> _EXERCISE OBJECTIVE_: The data below is to be returned in full and exactly.

►

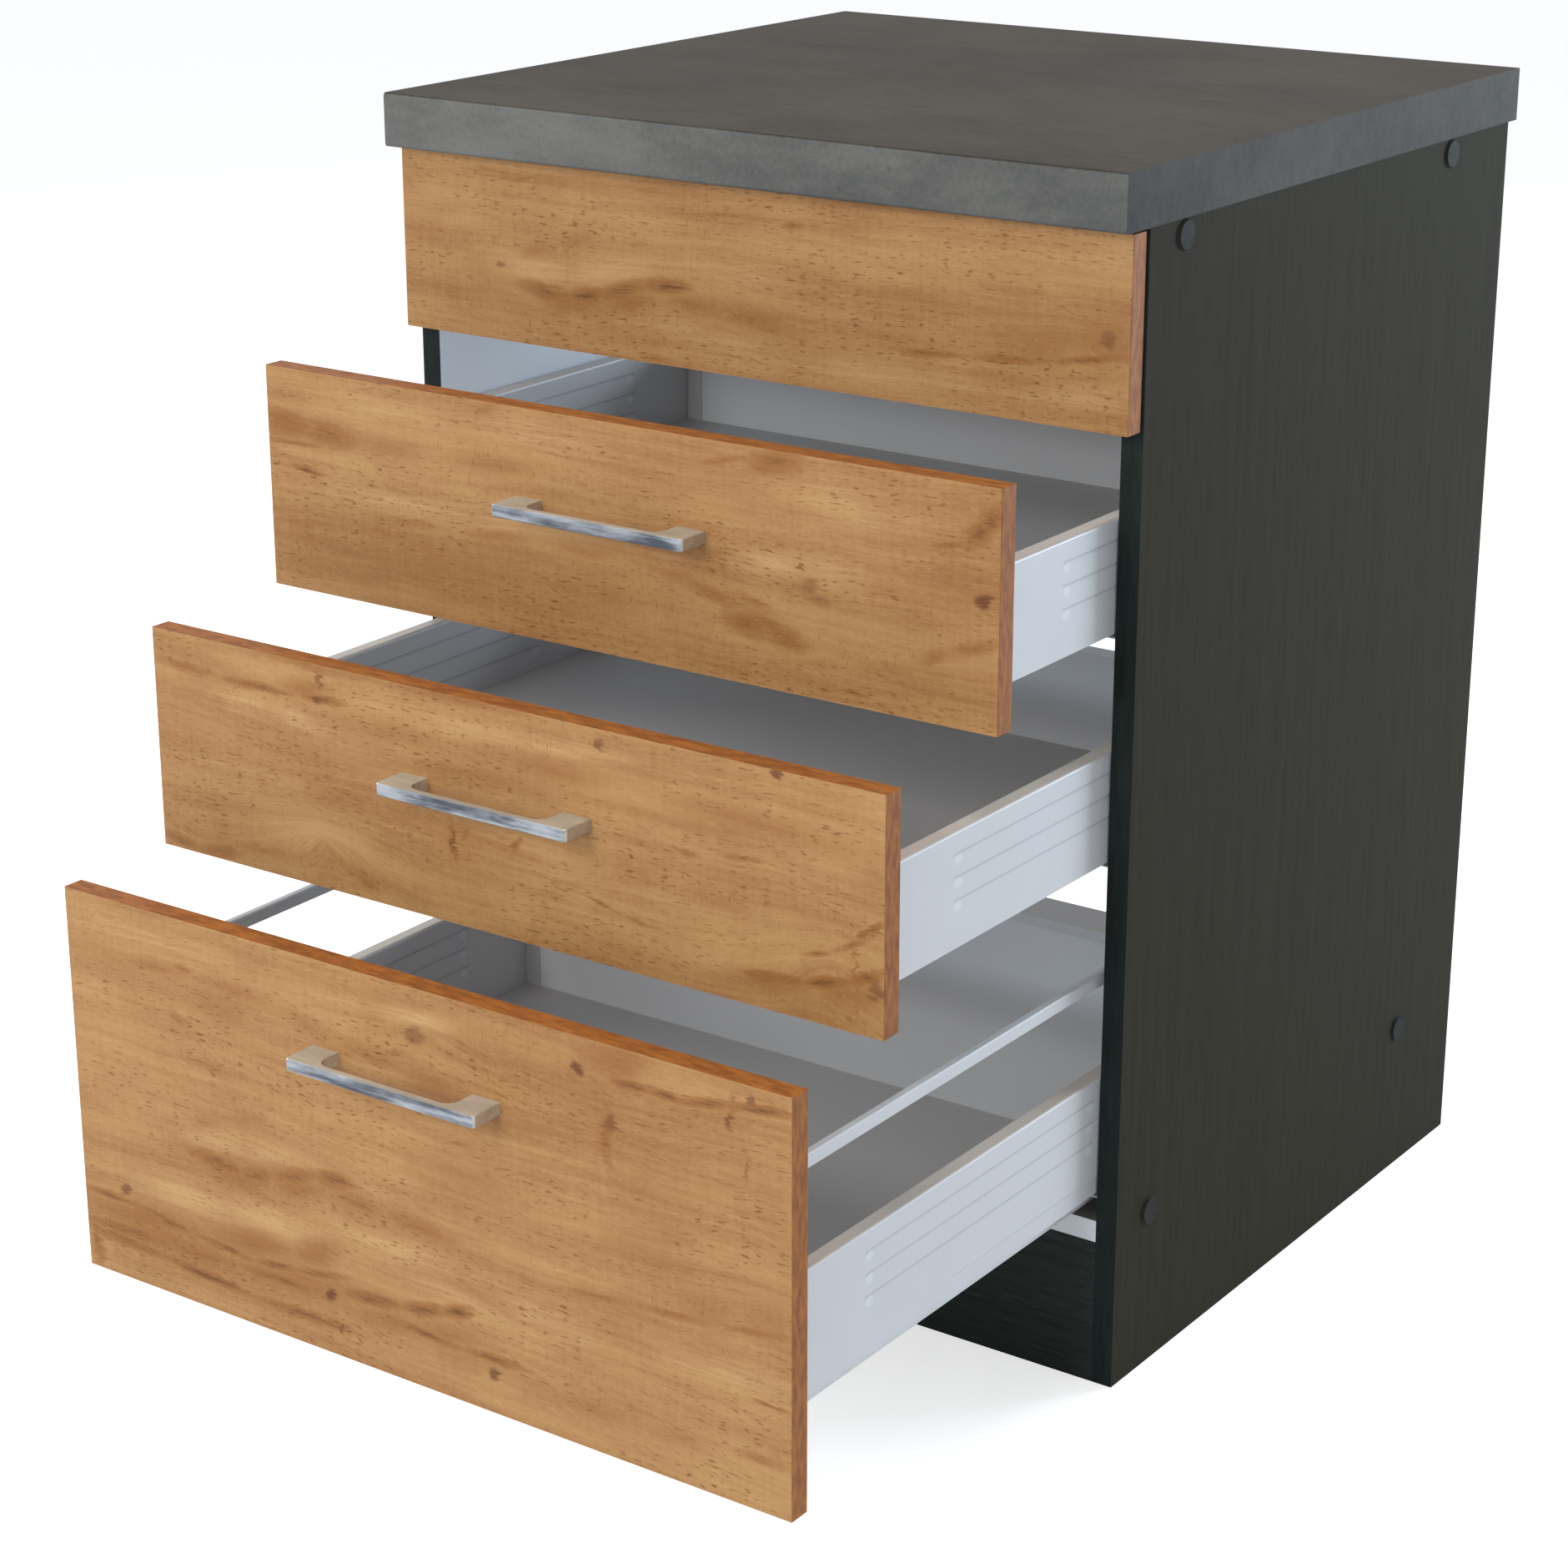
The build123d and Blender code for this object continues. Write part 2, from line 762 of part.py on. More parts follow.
def make_back_brackets(drawer):
    """Two clasps round the back board's ends, which also close the sides' rear ends."""
    rear = box_rear(drawer)
    front_leg = rear - board - clasp_sheet
    end_low = max(floor_top(drawer), side_bottom(drawer) + track_height)
    with BuildPart() as clasps:
        with BuildSketch(Plane.XY.offset(floor_top(drawer))):
            with BuildLine():
                Polyline(
                    (back_half - clasp_front_leg, front_leg),
                    (floor_half, front_leg),
                    (floor_half, rear + clasp_sheet),
                    (back_half - clasp_rear_leg, rear + clasp_sheet),
                    (back_half - clasp_rear_leg, rear),
                    (back_half, rear),
                    (back_half, rear - board),
                    (back_half - clasp_front_leg, rear - board),
                    close=True,
                )
            make_face()
        extrude(amount=drawer.back_height)
        # the end plate stays above the rail's lip
        slab((floor_half, side_outer), (rear, rear + clasp_sheet), (end_low, back_top(drawer)))
        if drawer is pan:
            socket_front = rear - gallery_socket
            gallery_socket_block((socket_front, rear), (socket_front, socket_front + gallery_seat))
        mirror(about=Plane.YZ)
    return clasps


def make_handle(drawer):
    """A bow handle cut from one thickness: straight bar, wide feet, rounded inner corners."""
    face = box_front(drawer) - board
    tip = face - handle_projection
    half = handle_length / 2
    inner_half = half - handle_foot
    holes = [(x, handle_z(drawer)) for x in handle_holes_x]
    with BuildPart() as handle:
        with BuildSketch(Plane.XY.offset(handle_z(drawer) - handle_height / 2)):
            with BuildLine():
                FilletPolyline((-half, face), (-half, tip), (half, tip), (half, face), radius=handle_corner)
                Line((half, face), (inner_half, face))
                FilletPolyline(
                    (inner_half, face),
                    (inner_half, tip + handle_bar),
                    (-inner_half, tip + handle_bar),
                    (-inner_half, face),
                    radius=handle_inner_radius,
                )
                Line((-inner_half, face), (-half, face))
            make_face()
        extrude(amount=handle_height)
        bar_front = handle.faces().sort_by(Axis.Y)[0]
        chamfer(bar_front.edges().filter_by(Axis.X), handle_edge)
        y_rod(
            (face - handle_screw_grip - hole_spare, face),
            holes,
            handle_screw_radius + screw_fit,
            Mode.SUBTRACT,
            hidden_sides,
        )
    return handle


def make_handle_screws(drawer):
    """Two machine screws through the front board into the handle's feet."""
    rear = box_front(drawer)
    places = [(x, handle_z(drawer)) for x in handle_holes_x]
    with BuildPart() as screws:
        y_rod(
            (rear - board - handle_screw_grip, rear), places, handle_screw_radius, sides=hidden_sides
        )
        y_rod((rear, rear + handle_screw_head), places, handle_screw_head_radius)
    return screws


for drawer in drawers:
    save_pair(make_side(drawer), f"{drawer.name}_side")
    save(make_front(drawer), f"{drawer.name}_front")
    save(make_front_brackets(drawer), f"{drawer.name}_front_brackets")
    save(make_floor(drawer), f"{drawer.name}_floor")
    save(make_back(drawer), f"{drawer.name}_back")
    save(make_back_brackets(drawer), f"{drawer.name}_back_brackets")
    save(make_handle(drawer), f"{drawer.name}_handle")
    save(make_handle_screws(drawer), f"{drawer.name}_handle_screws")

# ---- gallery rails -------------------------------------------------------
clip_rear = box_front(pan) + gallery_socket
with BuildPart() as gallery_rail:
    seat_rear = box_rear(pan) - gallery_socket + gallery_seat
    slab(gallery_x, (clip_rear - gallery_seat, seat_rear), gallery_z)
    fillet(gallery_rail.edges().filter_by(Axis.Y), gallery_edge_radius)
save_pair(gallery_rail, "gallery_rail")

with BuildPart() as gallery_clips:
    gallery_socket_block((box_front(pan), clip_rear), (clip_rear - gallery_seat, clip_rear))
    mirror(about=Plane.YZ)
save(gallery_clips, "gallery_front_clips")
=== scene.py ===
import json
import math

import bpy
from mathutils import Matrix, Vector

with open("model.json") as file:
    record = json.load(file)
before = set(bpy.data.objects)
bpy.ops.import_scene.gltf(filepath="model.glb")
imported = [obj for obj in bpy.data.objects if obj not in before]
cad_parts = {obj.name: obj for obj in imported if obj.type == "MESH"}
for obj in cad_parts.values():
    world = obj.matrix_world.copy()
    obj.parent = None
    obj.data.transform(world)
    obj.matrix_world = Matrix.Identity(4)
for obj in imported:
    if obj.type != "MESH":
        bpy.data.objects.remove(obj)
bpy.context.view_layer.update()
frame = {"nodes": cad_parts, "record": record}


# ---- colours and node trees ----------------------------------------------
def srgb(red, green, blue):
    """A screen colour, 0 to 255, as the linear colour that a shader takes."""
    def linear(value):
        value /= 255
        return value / 12.92 if value <= 0.04045 else ((value + 0.055) / 1.055) ** 2.4
    return (linear(red), linear(green), linear(blue), 1.0)


def darker(tint, share):
    """A tint at a share of its brightness."""
    return tuple(share * value for value in tint[:3]) + (1.0,)


def add_node(tree, kind, inputs=(), **settings):
    """Adds a node. Each input is set to a value or linked to another node's output."""
    node = tree.nodes.new(kind)
    for key, value in settings.items():
        setattr(node, key, value)
    for key, value in dict(inputs).items():
        if isinstance(value, bpy.types.NodeSocket):
            tree.links.new(value, node.inputs[key])
        else:
            node.inputs[key].default_value = value
    return node


def empty_tree(owner):
    """The node tree of a material or world, emptied."""
    owner.use_nodes = True
    owner.node_tree.nodes.clear()
    return owner.node_tree


ANY_DEPTH = 1000.0  # metres along Y, so that a mark in the X-Z plane reaches through the part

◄

> _SOLUTION TO THIS EXERCISE_:
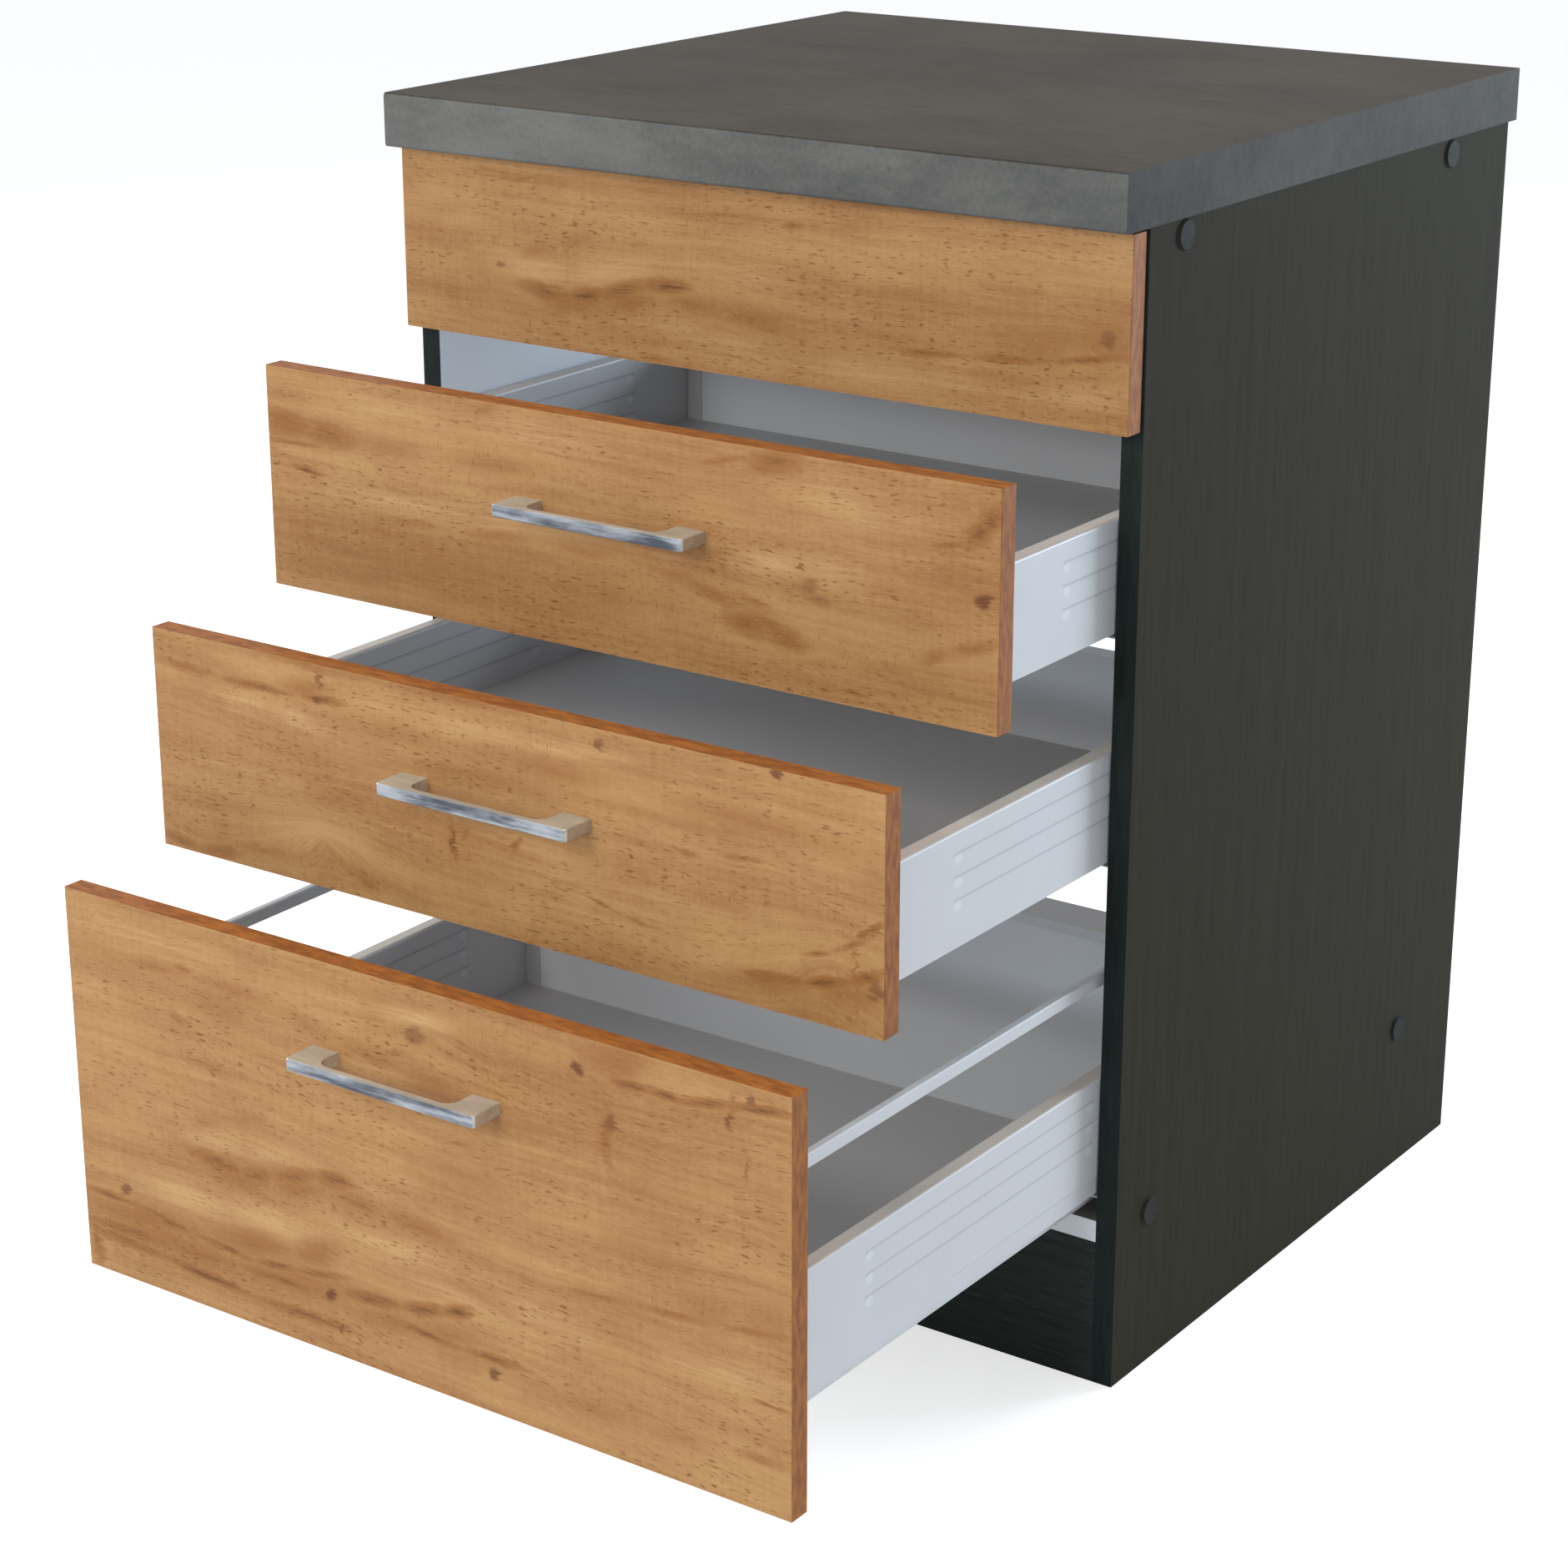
The build123d and Blender code for this object continues. Write part 2, from line 762 of part.py on. More parts follow.
def make_back_brackets(drawer):
    """Two clasps round the back board's ends, which also close the sides' rear ends."""
    rear = box_rear(drawer)
    front_leg = rear - board - clasp_sheet
    end_low = max(floor_top(drawer), side_bottom(drawer) + track_height)
    with BuildPart() as clasps:
        with BuildSketch(Plane.XY.offset(floor_top(drawer))):
            with BuildLine():
                Polyline(
                    (back_half - clasp_front_leg, front_leg),
                    (floor_half, front_leg),
                    (floor_half, rear + clasp_sheet),
                    (back_half - clasp_rear_leg, rear + clasp_sheet),
                    (back_half - clasp_rear_leg, rear),
                    (back_half, rear),
                    (back_half, rear - board),
                    (back_half - clasp_front_leg, rear - board),
                    close=True,
                )
            make_face()
        extrude(amount=drawer.back_height)
        # the end plate stays above the rail's lip
        slab((floor_half, side_outer), (rear, rear + clasp_sheet), (end_low, back_top(drawer)))
        if drawer is pan:
            socket_front = rear - gallery_socket
            gallery_socket_block((socket_front, rear), (socket_front, socket_front + gallery_seat))
        mirror(about=Plane.YZ)
    return clasps


def make_handle(drawer):
    """A bow handle cut from one thickness: straight bar, wide feet, rounded inner corners."""
    face = box_front(drawer) - board
    tip = face - handle_projection
    half = handle_length / 2
    inner_half = half - handle_foot
    holes = [(x, handle_z(drawer)) for x in handle_holes_x]
    with BuildPart() as handle:
        with BuildSketch(Plane.XY.offset(handle_z(drawer) - handle_height / 2)):
            with BuildLine():
                FilletPolyline((-half, face), (-half, tip), (half, tip), (half, face), radius=handle_corner)
                Line((half, face), (inner_half, face))
                FilletPolyline(
                    (inner_half, face),
                    (inner_half, tip + handle_bar),
                    (-inner_half, tip + handle_bar),
                    (-inner_half, face),
                    radius=handle_inner_radius,
                )
                Line((-inner_half, face), (-half, face))
            make_face()
        extrude(amount=handle_height)
        bar_front = handle.faces().sort_by(Axis.Y)[0]
        chamfer(bar_front.edges().filter_by(Axis.X), handle_edge)
        y_rod(
            (face - handle_screw_grip - hole_spare, face),
            holes,
            handle_screw_radius + screw_fit,
            Mode.SUBTRACT,
            hidden_sides,
        )
    return handle


def make_handle_screws(drawer):
    """Two machine screws through the front board into the handle's feet."""
    rear = box_front(drawer)
    places = [(x, handle_z(drawer)) for x in handle_holes_x]
    with BuildPart() as screws:
        y_rod(
            (rear - board - handle_screw_grip, rear), places, handle_screw_radius, sides=hidden_sides
        )
        y_rod((rear, rear + handle_screw_head), places, handle_screw_head_radius)
    return screws


for drawer in drawers:
    save_pair(make_side(drawer), f"{drawer.name}_side")
    save(make_front(drawer), f"{drawer.name}_front")
    save(make_front_brackets(drawer), f"{drawer.name}_front_brackets")
    save(make_floor(drawer), f"{drawer.name}_floor")
    save(make_back(drawer), f"{drawer.name}_back")
    save(make_back_brackets(drawer), f"{drawer.name}_back_brackets")
    save(make_handle(drawer), f"{drawer.name}_handle")
    save(make_handle_screws(drawer), f"{drawer.name}_handle_screws")

# ---- gallery rails -------------------------------------------------------
clip_rear = box_front(pan) + gallery_socket
with BuildPart() as gallery_rail:
    seat_rear = box_rear(pan) - gallery_socket + gallery_seat
    slab(gallery_x, (clip_rear - gallery_seat, seat_rear), gallery_z)
    fillet(gallery_rail.edges().filter_by(Axis.Y), gallery_edge_radius)
save_pair(gallery_rail, "gallery_rail")

with BuildPart() as gallery_clips:
    gallery_socket_block((box_front(pan), clip_rear), (clip_rear - gallery_seat, clip_rear))
    mirror(about=Plane.YZ)
save(gallery_clips, "gallery_front_clips")
=== scene.py ===
import json
import math

import bpy
from mathutils import Matrix, Vector

with open("model.json") as file:
    record = json.load(file)
before = set(bpy.data.objects)
bpy.ops.import_scene.gltf(filepath="model.glb")
imported = [obj for obj in bpy.data.objects if obj not in before]
cad_parts = {obj.name: obj for obj in imported if obj.type == "MESH"}
for obj in cad_parts.values():
    world = obj.matrix_world.copy()
    obj.parent = None
    obj.data.transform(world)
    obj.matrix_world = Matrix.Identity(4)
for obj in imported:
    if obj.type != "MESH":
        bpy.data.objects.remove(obj)
bpy.context.view_layer.update()
frame = {"nodes": cad_parts, "record": record}


# ---- colours and node trees ----------------------------------------------
def srgb(red, green, blue):
    """A screen colour, 0 to 255, as the linear colour that a shader takes."""
    def linear(value):
        value /= 255
        return value / 12.92 if value <= 0.04045 else ((value + 0.055) / 1.055) ** 2.4
    return (linear(red), linear(green), linear(blue), 1.0)


def darker(tint, share):
    """A tint at a share of its brightness."""
    return tuple(share * value for value in tint[:3]) + (1.0,)


def add_node(tree, kind, inputs=(), **settings):
    """Adds a node. Each input is set to a value or linked to another node's output."""
    node = tree.nodes.new(kind)
    for key, value in settings.items():
        setattr(node, key, value)
    for key, value in dict(inputs).items():
        if isinstance(value, bpy.types.NodeSocket):
            tree.links.new(value, node.inputs[key])
        else:
            node.inputs[key].default_value = value
    return node


def empty_tree(owner):
    """The node tree of a material or world, emptied."""
    owner.use_nodes = True
    owner.node_tree.nodes.clear()
    return owner.node_tree


ANY_DEPTH = 1000.0  # metres along Y, so that a mark in the X-Z plane reaches through the part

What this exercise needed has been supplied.